Rows from a 3D modeling dataset

<<<<

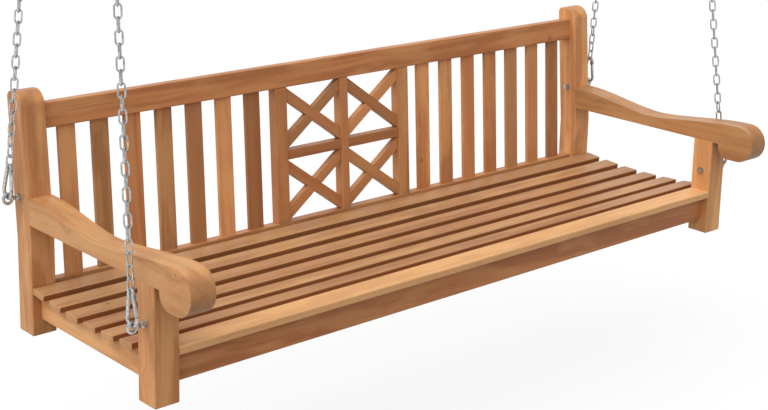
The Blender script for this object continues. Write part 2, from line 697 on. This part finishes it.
slatFront = (deep - back["slatThick"]) / 2
for k, side in enumerate(hands):
    shared = {"lay": leanBack, "mirrored": k == 1}
    p = startPiece()
    for i in range(back["slats"]):
        x = -legX + pitch - back["slatWide"] + i * pitch
        slab(p, (x, slatFront, -2), (x + back["slatWide"], slatFront + back["slatThick"], clearL + 2),
             along="z", seed=110 + 10 * k + i, ease=1.8,
             skip=lambda m: not -1 <= m.z <= clearL + 1, **shared)
    finishPiece(p, side + "BackSlats", teakBack)
    board(side + "Stile", teakBack, (-stileX - back["stile"], 0, 0), (-stileX, deep, clearL), along="z",
          seed=131 + k, ease=2.0, tone=0.4, skip=atRails, **shared)
    board(side + "MidBar", teakBack, (-stileX, 0, cellH), (-halfBar, deep, cellH + back["bar"]),
          seed=133 + k, ease=1.6, tone=0.1, hue=(0.9, 0.1),
          skip=lambda m: m.x < -stileX + 1 or m.x > -halfBar - 1, **shared)

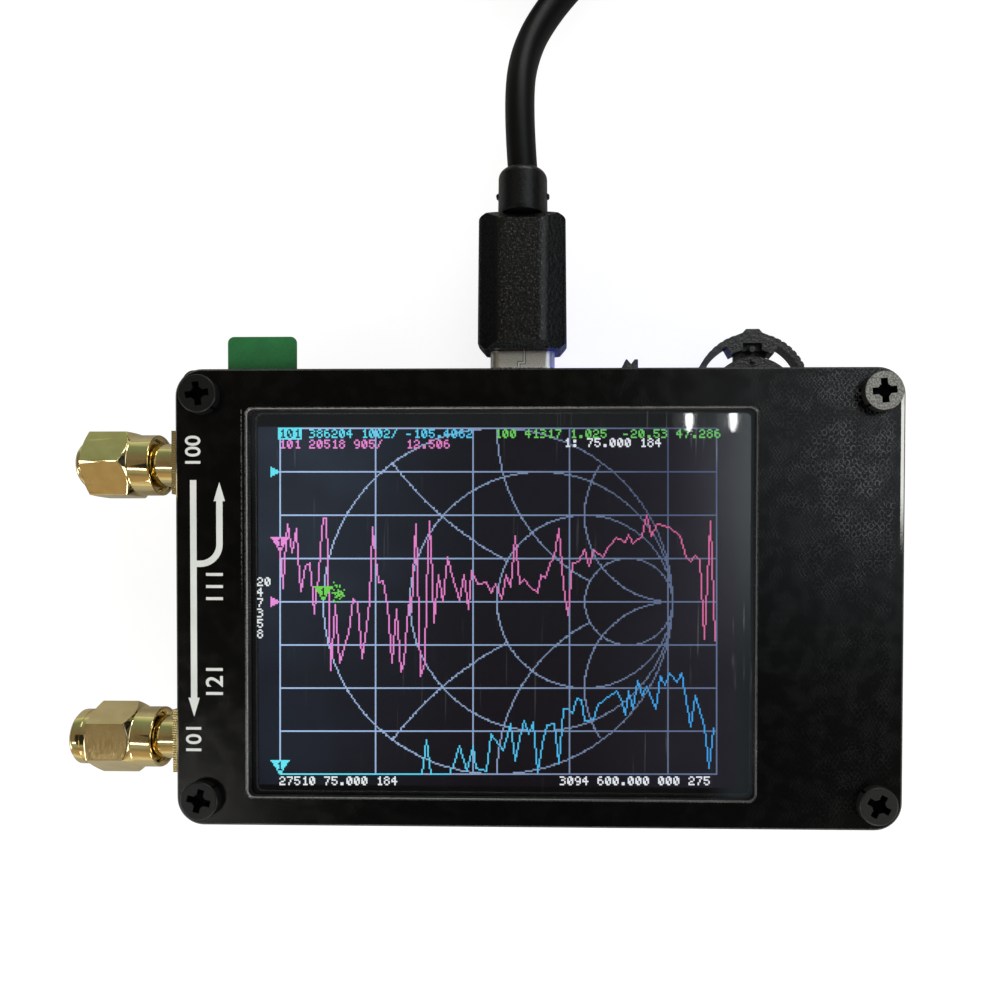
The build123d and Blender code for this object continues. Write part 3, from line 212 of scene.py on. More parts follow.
# ------------------------------------------------------------------ materials
def plain_finish(name, colour, roughness, metallic=0.0, grain=0.0, grain_scale=3.0, vary=0.15, **more):
    """A solid finish with slight changes of colour and roughness, and a fine grain."""
    material, tree = new_material(name)
    fine = noise(tree, coordinates(tree), grain_scale, 4.0)
    broad = noise(tree, coordinates(tree), 0.25, 2.0)
    dark = [c * (1 - vary) for c in colour]
    light = [c * (1 + vary) for c in colour]
    inputs = {
        "Base_Color": mix_colour(tree, remap(tree, broad, 0.3, 0.7), dark, light),
        "Roughness": remap(tree, fine, 0.3, 0.7, roughness * 0.85, roughness * 1.15),
        "Metallic": metallic,
    }
    if grain:
        inputs["Normal"] = bump(tree, fine, 1.0, grain)
    inputs.update(more)
    output(tree, principled(tree, **inputs))
    return material


def weave_height(tree):
    """Crossed ribs of glass cloth under the solder mask, zigzag along Y, uneven from place to place."""
    vector = coordinates(tree)
    position = add_node(tree, "ShaderNodeSeparateXYZ", inputs={"Vector": vector})
    x, y = position.outputs["X"], position.outputs["Y"]
    zigzag = product(tree, maths(tree, "SINE", product(tree, y, 7.5)), 1.2)
    ribs = maths(tree, "SINE", maths(tree, "MULTIPLY_ADD", x, 14.5, zigzag))
    wobble = product(tree, noise(tree, vector, 0.9, 2.0), 7.0)
    knots = maths(tree, "SINE", maths(tree, "MULTIPLY_ADD", y, 15.0, wobble))
    patches = remap(tree, noise(tree, vector, 0.5, 2.0), 0.4, 0.65, 0.25, 1.0)
    return product(tree, ribs, knots, patches)


def weave_glint_net(tree, x, y):
    """Painted glints on the crossings of the cloth, as chains of small rings, plain near the upper right
    corner.
    """
    distance = add_node(
        tree,
        "ShaderNodeTexVoronoi",
        {"feature": "F1", "voronoi_dimensions": "2D"},
        {"Vector": coordinates(tree, (1.0, 0.8, 1.0)), "Scale": 1.5, "Randomness": 0.3},
    ).outputs["Distance"]
    ring = distance_from(tree, distance, 0.4)
    breaks = remap(tree, noise(tree, coordinates(tree), 3.0), 0.35, 0.62)
    glint_net = product(tree, remap(tree, ring, 0.15, 0.0), breaks)
    place = product(
        tree,
        remap(tree, x, 27.0, 38.0, 0.08, 1.0),
        remap(tree, y, -2.0, 15.0, 0.1, 1.0),
        remap(tree, x, NET_LEFT, NET_LEFT + 2.0),
        remap(tree, x, NET_RIGHT, NET_RIGHT - 1.0),
    )
    patches = remap(tree, noise(tree, coordinates(tree), 0.3, 3.0), 0.38, 0.6, 0.25, 1.0)
    return product(tree, glint_net, place, patches)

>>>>

Short problem:
Give a word-for-word copy of the records.

Solution for this exercise:
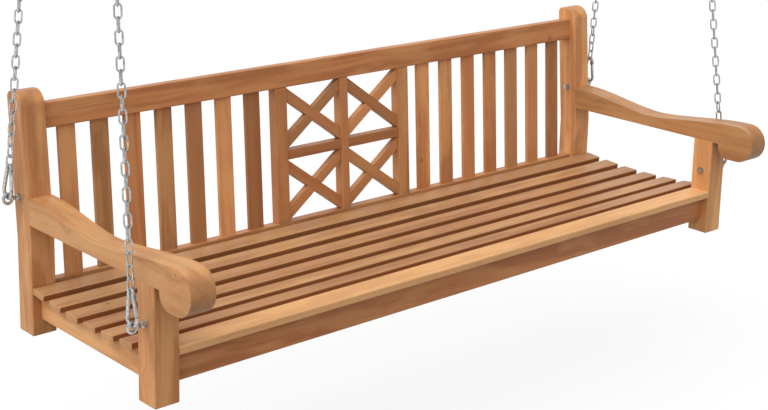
The Blender script for this object continues. Write part 2, from line 697 on. This part finishes it.
slatFront = (deep - back["slatThick"]) / 2
for k, side in enumerate(hands):
    shared = {"lay": leanBack, "mirrored": k == 1}
    p = startPiece()
    for i in range(back["slats"]):
        x = -legX + pitch - back["slatWide"] + i * pitch
        slab(p, (x, slatFront, -2), (x + back["slatWide"], slatFront + back["slatThick"], clearL + 2),
             along="z", seed=110 + 10 * k + i, ease=1.8,
             skip=lambda m: not -1 <= m.z <= clearL + 1, **shared)
    finishPiece(p, side + "BackSlats", teakBack)
    board(side + "Stile", teakBack, (-stileX - back["stile"], 0, 0), (-stileX, deep, clearL), along="z",
          seed=131 + k, ease=2.0, tone=0.4, skip=atRails, **shared)
    board(side + "MidBar", teakBack, (-stileX, 0, cellH), (-halfBar, deep, cellH + back["bar"]),
          seed=133 + k, ease=1.6, tone=0.1, hue=(0.9, 0.1),
          skip=lambda m: m.x < -stileX + 1 or m.x > -halfBar - 1, **shared)

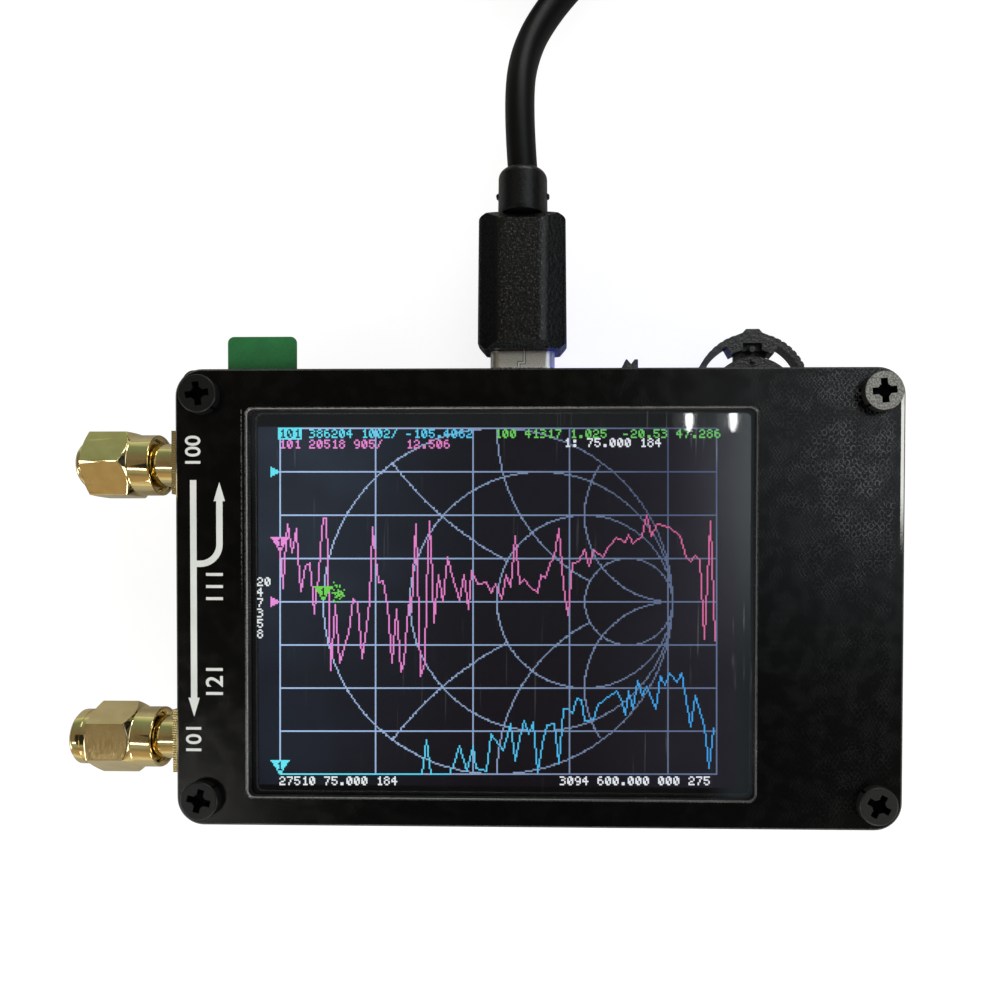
The build123d and Blender code for this object continues. Write part 3, from line 212 of scene.py on. More parts follow.
# ------------------------------------------------------------------ materials
def plain_finish(name, colour, roughness, metallic=0.0, grain=0.0, grain_scale=3.0, vary=0.15, **more):
    """A solid finish with slight changes of colour and roughness, and a fine grain."""
    material, tree = new_material(name)
    fine = noise(tree, coordinates(tree), grain_scale, 4.0)
    broad = noise(tree, coordinates(tree), 0.25, 2.0)
    dark = [c * (1 - vary) for c in colour]
    light = [c * (1 + vary) for c in colour]
    inputs = {
        "Base_Color": mix_colour(tree, remap(tree, broad, 0.3, 0.7), dark, light),
        "Roughness": remap(tree, fine, 0.3, 0.7, roughness * 0.85, roughness * 1.15),
        "Metallic": metallic,
    }
    if grain:
        inputs["Normal"] = bump(tree, fine, 1.0, grain)
    inputs.update(more)
    output(tree, principled(tree, **inputs))
    return material


def weave_height(tree):
    """Crossed ribs of glass cloth under the solder mask, zigzag along Y, uneven from place to place."""
    vector = coordinates(tree)
    position = add_node(tree, "ShaderNodeSeparateXYZ", inputs={"Vector": vector})
    x, y = position.outputs["X"], position.outputs["Y"]
    zigzag = product(tree, maths(tree, "SINE", product(tree, y, 7.5)), 1.2)
    ribs = maths(tree, "SINE", maths(tree, "MULTIPLY_ADD", x, 14.5, zigzag))
    wobble = product(tree, noise(tree, vector, 0.9, 2.0), 7.0)
    knots = maths(tree, "SINE", maths(tree, "MULTIPLY_ADD", y, 15.0, wobble))
    patches = remap(tree, noise(tree, vector, 0.5, 2.0), 0.4, 0.65, 0.25, 1.0)
    return product(tree, ribs, knots, patches)


def weave_glint_net(tree, x, y):
    """Painted glints on the crossings of the cloth, as chains of small rings, plain near the upper right
    corner.
    """
    distance = add_node(
        tree,
        "ShaderNodeTexVoronoi",
        {"feature": "F1", "voronoi_dimensions": "2D"},
        {"Vector": coordinates(tree, (1.0, 0.8, 1.0)), "Scale": 1.5, "Randomness": 0.3},
    ).outputs["Distance"]
    ring = distance_from(tree, distance, 0.4)
    breaks = remap(tree, noise(tree, coordinates(tree), 3.0), 0.35, 0.62)
    glint_net = product(tree, remap(tree, ring, 0.15, 0.0), breaks)
    place = product(
        tree,
        remap(tree, x, 27.0, 38.0, 0.08, 1.0),
        remap(tree, y, -2.0, 15.0, 0.1, 1.0),
        remap(tree, x, NET_LEFT, NET_LEFT + 2.0),
        remap(tree, x, NET_RIGHT, NET_RIGHT - 1.0),
    )
    patches = remap(tree, noise(tree, coordinates(tree), 0.3, 3.0), 0.38, 0.6, 0.25, 1.0)
    return product(tree, glint_net, place, patches)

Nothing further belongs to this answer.